The source of the name was uncertain.
“At the end of the 1830s, the first lots were plotted, and Blakeleytown became Arkadelphia. The name’s originator and precise date of origin are lost; later accounts agree that early settler James Trigg reported, without attribution, that when Arkadelphia became the county seat and thus needed a more dignified name, locals combined two Greek words for ‘arc of brotherhood’ and changed the third letter. However, many settlers came from Alabama and perhaps borrowed the name of Arkadelphia from a town north of Birmingham.”
I’ll note another option, a hunch really, since I lack definitive evidence. Perhaps the Ark portion came from a shortening of Arkansas. People did that for Texarkana just 75 miles (120 kilometres) down the road. So it seemed to be more than a passing possibility.
What about the Arkadelphia in Alabama (map)? It continued to exist albeit as nothing more than a bump in the road. Nobody really knew its derivation; it could have come from another town or it could have incorporated the name of an early settler (seems to have some merit). All I discovered was that it served as the home of the Arkadelphia Speedway [UPDATE: now renamed ECM Speedway].
(A)delphia
Adelphia translated more generically as “brotherhood”. Thus, I figured the back-stories for such locations wouldn’t have the same level of fascination or complexity. The largest of such populated places seemed to be Adelphia, New Jersey. According to the “History of Howell Township,” New Jersey:
“Early colonial settlement in and surrounding present-day Howell Township revolved around agriculture as the principle industry and activity. Settlement patterns roughly corresponded to the location of high-quality soils… A permanent structure for the Bethesda Methodist Church was built in 1779 on what is now Lakewood Road (Donahay, 1967). The area was later called Turkey, from which Turkey Swamp Park in Freehold Township is named, before becoming known as Adelphia.”
I agreed with those early town founders. Adelphia sounded better than Turkey.
GNIS also listed several small populated places named simply Delphia, located in Kentucky, Montana and South Carolina.
Somewhat Related
I found a couple of other references to the Delphia suffix.
- Texadelphia was a small restaurant chain specializing in “Texas Cheesesteak”. That’s an obvious reference to the original restaurant location and an homage to Philadelphia, the acknowledged birthplace of the cheesesteak.
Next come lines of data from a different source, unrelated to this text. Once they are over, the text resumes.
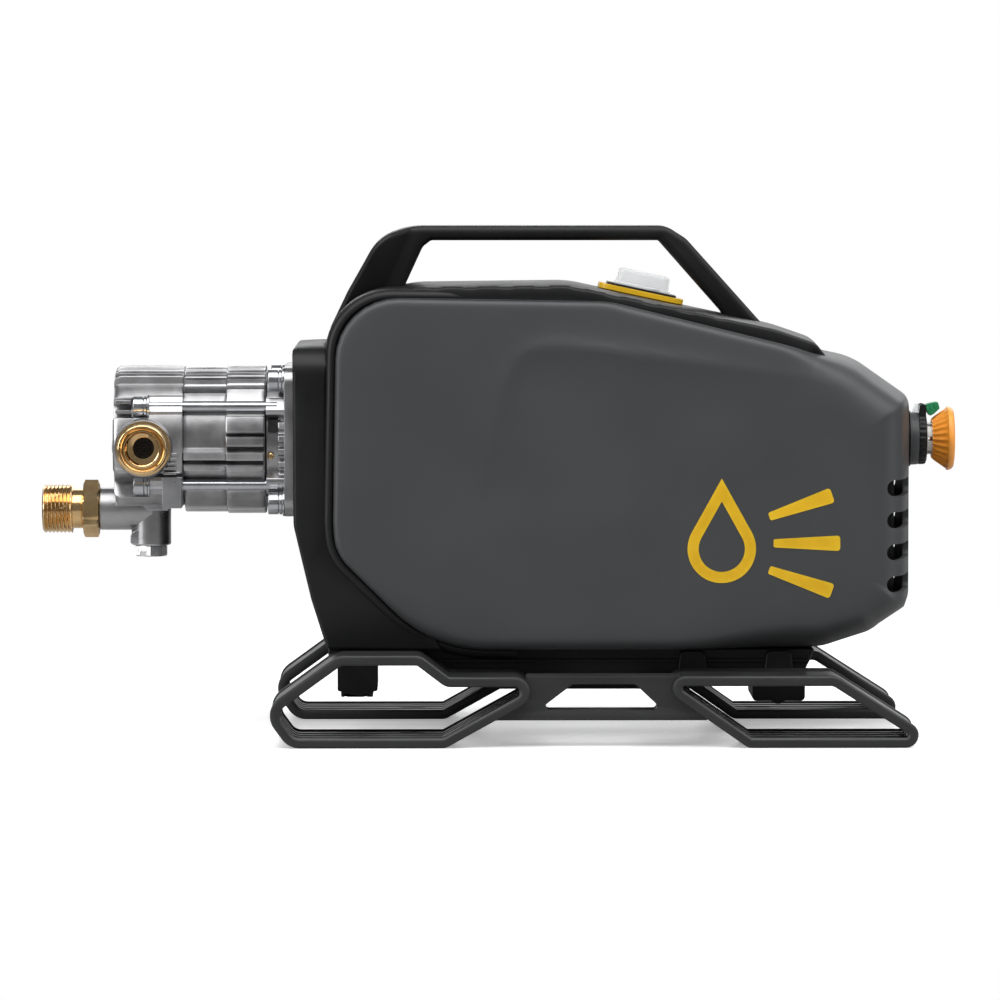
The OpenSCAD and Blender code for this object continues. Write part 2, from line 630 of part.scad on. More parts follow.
module release_latch() color([0.05, 0.55, 0.25]) {
    slab([[232.6, 176.8, 0], [236.4, 176.3, 0], [238.2, 173.6, 0.5], [243.6, 177.8, 1], [242.4, 181.4, 1],
        [232.6, 179.8, 0]], -4, 4);
    translate([latch_pin[0], 0, latch_pin[1]]) rotate([90, 0, 0])
        cylinder(h = 13, r = latch_pin_r, center = true);
}

shell_left();
shell_right();
spine_cover();
carry_handle();
front_frame();
front_bezel();
base_tray();
skid_left();
skid_right();
front_mount_block();
rear_mount_bracket();
shell_screws();
skid_screws();
handle_screws();
pump_head();
pump_body();
flange_adapter();
pump_shaft();
swash_plate();
thrust_race();
pump_bearing();
piston_a();
piston_b();
piston_c();
piston_seals();
piston_spring_a();
piston_spring_b();
piston_spring_c();
valve_poppet_a();
valve_poppet_b();
valve_poppet_c();
head_bolts();
flange_bolts();
inlet_fitting();
outlet_fitting();
unloader_block();
unloader_spool();
unloader_spring();
unloader_plug();
shaft_coupling();
front_end_bell();
stator_core();
stator_windings();
rotor_core();
rear_end_bell();
motor_bearings();
cooling_fan();
fan_shroud();
capacitor();
switch_bezel();
switch_body();
switch_rocker();
switch_boot();
inlet_collar();
inlet_ring();
contact_carrier();
connector_shroud();
release_latch();
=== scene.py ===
import json
import math
import bmesh
import bpy
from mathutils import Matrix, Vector, geometry


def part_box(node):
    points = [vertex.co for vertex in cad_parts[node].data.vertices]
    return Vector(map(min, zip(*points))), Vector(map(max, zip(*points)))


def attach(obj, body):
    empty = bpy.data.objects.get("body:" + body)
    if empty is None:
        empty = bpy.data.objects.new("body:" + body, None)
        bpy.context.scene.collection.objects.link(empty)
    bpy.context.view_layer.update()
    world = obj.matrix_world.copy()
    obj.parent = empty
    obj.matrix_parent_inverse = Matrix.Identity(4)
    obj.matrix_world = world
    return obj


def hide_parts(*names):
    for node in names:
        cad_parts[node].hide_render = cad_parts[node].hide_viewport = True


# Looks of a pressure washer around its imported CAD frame. Lengths are in millimetres until a mesh is made.
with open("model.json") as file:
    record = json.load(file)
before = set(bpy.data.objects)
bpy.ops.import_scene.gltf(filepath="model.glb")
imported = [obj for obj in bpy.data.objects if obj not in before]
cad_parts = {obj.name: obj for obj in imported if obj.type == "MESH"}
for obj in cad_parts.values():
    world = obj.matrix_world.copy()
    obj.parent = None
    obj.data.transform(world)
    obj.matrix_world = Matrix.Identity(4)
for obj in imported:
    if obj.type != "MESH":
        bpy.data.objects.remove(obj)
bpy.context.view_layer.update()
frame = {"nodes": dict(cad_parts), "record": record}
MM = 0.001
# Points closer together than this, in metres, become one.
MERGE = 0.00001
BEVEL_CUTS = 3
scene = bpy.context.scene


def box(node):
    """Lowest and highest corner of a CAD node, in millimetres."""
    low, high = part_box(node)
    return low / MM, high / MM


# ---- materials ----


def surface(name, colour, rough, metal=0.0, grain=0.7, depth=0.03, cloud=30.0, shade=0.12,
            spread=0.08, wear_and_sheen=0.3, wear_and_sheen_colour=None, stretch=(1, 1, 1), **sockets):
    """A procedural finish: cloudy colour and gloss, fine surface grain, and edges lightened partly as
    rubbed wear and partly as a painted highlight.
    """
    mat = bpy.data.materials.new(name)
    mat.use_nodes = True
    nodes, links = mat.node_tree.nodes, mat.node_tree.links
    shader = nodes["Principled BSDF"]
    shader.inputs["Metallic"].default_value = metal
    for key, value in sockets.items():
        shader.inputs[key.replace("_", " ")].default_value = value

    def add(kind, **values):
        node = nodes.new("ShaderNode" + kind)
        for key, value in values.items():
            node.inputs[key].default_value = value
        return node

    def blend(factor, low, high):
        node = nodes.new("ShaderNodeMix")
        node.data_type = "RGBA"
        for socket, value in ((0, factor), (6, low), (7, high)):
            if isinstance(value, bpy.types.NodeSocket):
                links.new(value, node.inputs[socket])
            else:
                node.inputs[socket].default_value = value
        return node.outputs[2]

    def ranged(value, low, high, to_low, to_high):
        node = add("MapRange", **{"From Min": low, "From Max": high, "To Min": to_low, "To Max": to_high})
        links.new(value, node.inputs["Value"])
        return node.outputs["Result"]

    place = add("TexCoord").outputs["Object"]
    scaled = add("Mapping", Scale=stretch)
    links.new(place, scaled.inputs["Vector"])
    clouds = add("TexNoise", Scale=1 / (cloud * MM), Detail=5.0)
    fine = add("TexNoise", Scale=1 / (grain * MM), Detail=3.0)
    links.new(place, clouds.inputs["Vector"])
    links.new(scaled.outputs["Vector"], fine.inputs["Vector"])
    dark = tuple(c * (1 - shade) for c in colour) + (1,)
    light = tuple(min(1, c * (1 + shade)) for c in colour) + (1,)
    tone = blend(ranged(clouds.outputs["Fac"], 0.3, 0.7, 0, 1), dark, light)
    # Convex edges, found by pointiness, are lightened towards a lighter edge colour: partly rubbed wear,
    # partly a painted highlight.
    wear_and_sheen_mask = ranged(add("NewGeometry").outputs["Pointiness"], 0.505, 0.58, 0, wear_and_sheen)
    edge = tuple(wear_and_sheen_colour or [min(1, c * 2 + 0.04) for c in colour]) + (1,)
    links.new(blend(wear_and_sheen_mask, tone, edge), shader.inputs["Base Color"])
    gloss = ranged(clouds.outputs["Fac"], 0.25, 0.75, rough - spread, rough + spread)
    links.new(gloss, shader.inputs["Roughness"])
    bump = add("Bump", Strength=0.8, Distance=depth * MM)
    links.new(fine.outputs["Fac"], bump.inputs["Height"])
    links.new(bump.outputs["Normal"], shader.inputs["Normal"])
    return mat


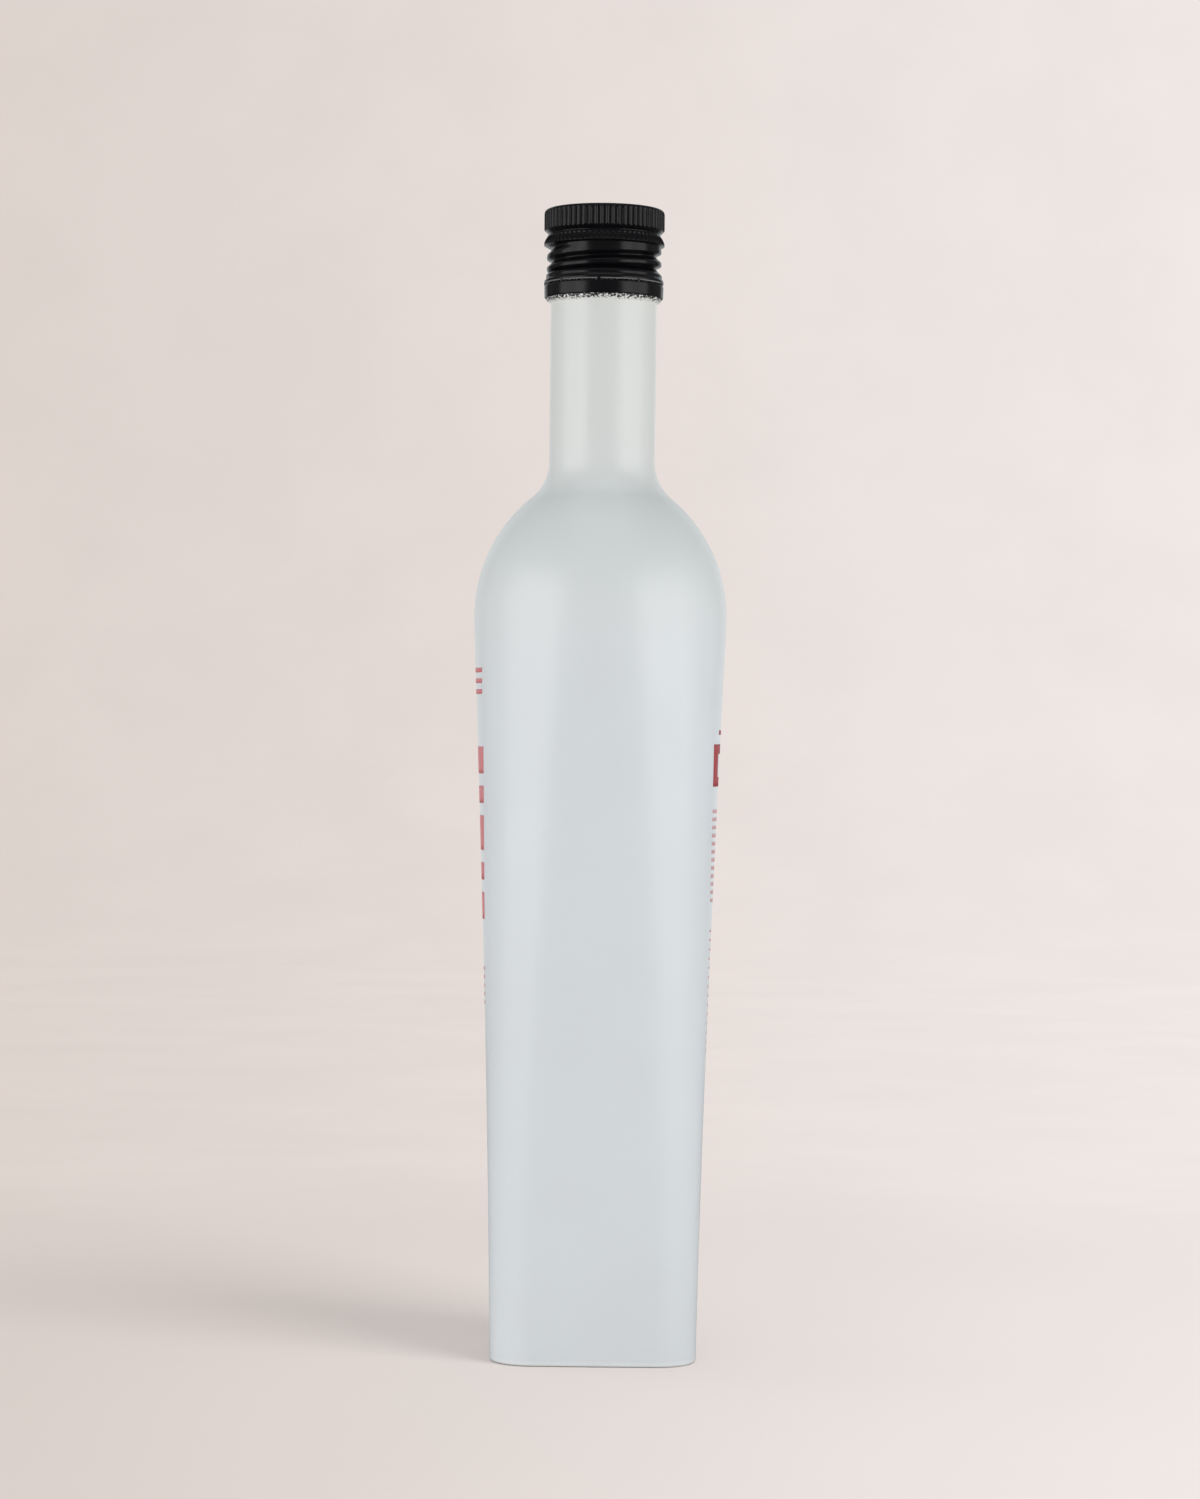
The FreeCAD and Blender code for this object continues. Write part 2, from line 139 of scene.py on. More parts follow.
def put_mesh(name, points, faces, material, smooth=True):
    """Mesh object at the origin, from points in millimetres and faces given as indices."""
    mesh = bpy.data.meshes.new(name)
    mesh.from_pydata(points * MM, [], faces)
    mesh.polygons.foreach_set("use_smooth", np.full(len(mesh.polygons), smooth))
    mesh.materials.append(material)
    mesh.update()
    piece = bpy.data.objects.new(name, mesh)
    bpy.context.collection.objects.link(piece)
    return piece


def turned_surface(radius, height, closed_ring=False):
    """Points and faces of a surface round the axis, one row of radii and heights for each level.

    Column j lies in the direction 2 pi j / columns.  Either the first and last rows shrink to a
    pole on the axis, or the rows close to a ring.  Rows that run up the outside face outwards.
    """
    rows, columns = radius.shape
    direction = np.arange(columns) * 2 * math.pi / columns
    points = np.stack([radius * np.cos(direction), radius * np.sin(direction), height], axis=-1)
    index = np.arange(rows * columns).reshape(rows, columns)
    if closed_ring:
        index = np.concatenate([index, index[:1]])
    beside = np.roll(index, -1, axis=1)
    quads = np.stack([index[:-1], beside[:-1], beside[1:], index[1:]], axis=-1).reshape(-1, 4)
    points = points.reshape(-1, 3)
    faces = quads.tolist()
    if not closed_ring:
        poles = np.array([[0, 0, height[0].mean()], [0, 0, height[-1].mean()]])
        first, last = len(points), len(points) + 1
        points = np.concatenate([points, poles])
        below = np.stack([beside[0], index[0], np.full(columns, first)], axis=-1)
        above = np.stack([index[-1], beside[-1], np.full(columns, last)], axis=-1)
        faces += below.tolist() + above.tolist()
    return points, faces


def bottle_rows():
    """Radius and height of each row of the bottle, from the middle of the dish up to the lip."""
    direction = np.arange(COLUMNS_ROUND_BOTTLE) * 2 * math.pi / COLUMNS_ROUND_BOTTLE
    ring = np.ones(COLUMNS_ROUND_BOTTLE)
    rows = []

    dish_curve = (DISH_RADIUS ** 2 + DISH_DEPTH ** 2) / (2 * DISH_DEPTH)
    for radius in np.linspace(POLE_RING, DISH_RADIUS, 14):
        height = math.sqrt(dish_curve ** 2 - radius ** 2) - dish_curve + DISH_DEPTH
        rows.append((radius * ring, height))
    foot = panel_section_radius(direction, body_half_width(0.0), HEEL_ROUND)
    for share in (0.1, 0.4, 0.7, 0.95):
        rows.append((DISH_RADIUS + (foot - DISH_RADIUS) * share, 0.0))

    for turn in np.radians(np.linspace(0, 90, 9)):
        height = HEEL_ROUND * (1 - math.cos(turn))
        inset = HEEL_ROUND * (1 - math.sin(turn))
        rows.append((panel_section_radius(direction, body_half_width(height), inset), height))
    join = SHOULDER_HEIGHT - SHOULDER_ARC * math.sin(SHOULDER_LEAD)
    for height in np.linspace(HEEL_ROUND, join, 72)[1:-1]:
        rows.append((panel_section_radius(direction, body_half_width(height), 0.0), height))

    arc_middle = SHOULDER_RADIUS - SHOULDER_ARC
    gap = NECK_RADIUS + NECK_BLEND - arc_middle
    touch = math.degrees(math.acos(gap / (SHOULDER_ARC + NECK_BLEND)))
    blend_height = SHOULDER_HEIGHT + math.sqrt((SHOULDER_ARC + NECK_BLEND) ** 2 - gap ** 2)
    lead = math.degrees(SHOULDER_LEAD)
    shoulder = arc_of_profile(arc_middle, SHOULDER_HEIGHT, SHOULDER_ARC, -lead, touch, 46)
    hollow = arc_of_profile(NECK_RADIUS + NECK_BLEND, blend_height, NECK_BLEND, 180 + touch, 180, 16)
    neck = rounded_profile((
        (NECK_RADIUS, blend_height + 1.0, 0),
        (NECK_RADIUS, CAP_EDGE - 1.5, 0.3),
        (GLASS_BEAD_RADIUS, GLASS_BEAD_BOTTOM, 0.35),
        (GLASS_BEAD_RADIUS, GLASS_BEAD_TOP, 0.3),
        (FINISH_RADIUS, GLASS_BEAD_TOP + 1.5, 0.3),
        (FINISH_RADIUS, LIP_HEIGHT - LIP_CHAMFER, 0.2),
        (FINISH_RADIUS - LIP_CHAMFER, LIP_HEIGHT, 0.2),
        (POLE_RING, LIP_HEIGHT, 0),
    ), 2.5)
    for part in (shoulder, (hollow[0][1:], hollow[1][1:]), neck):
        rows += [(radius * ring, height) for radius, height in zip(*part)]
    return np.array([row[0] for row in rows]), np.array([row[1] * ring for row in rows])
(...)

- The two major superorders of marsupials are Ameridelphia (opossums and such) and Australidelphia (kangaroos, wombats, koalas and such). Here the suffix referred to the animals’ pouch, described by early classifiers as something like an external “womb.”
12MC Loves Footnotes!
(¹) Sports fans from other cities might disagree. I was certainly aware of the Chief Zee incident as I grew up in a rival area.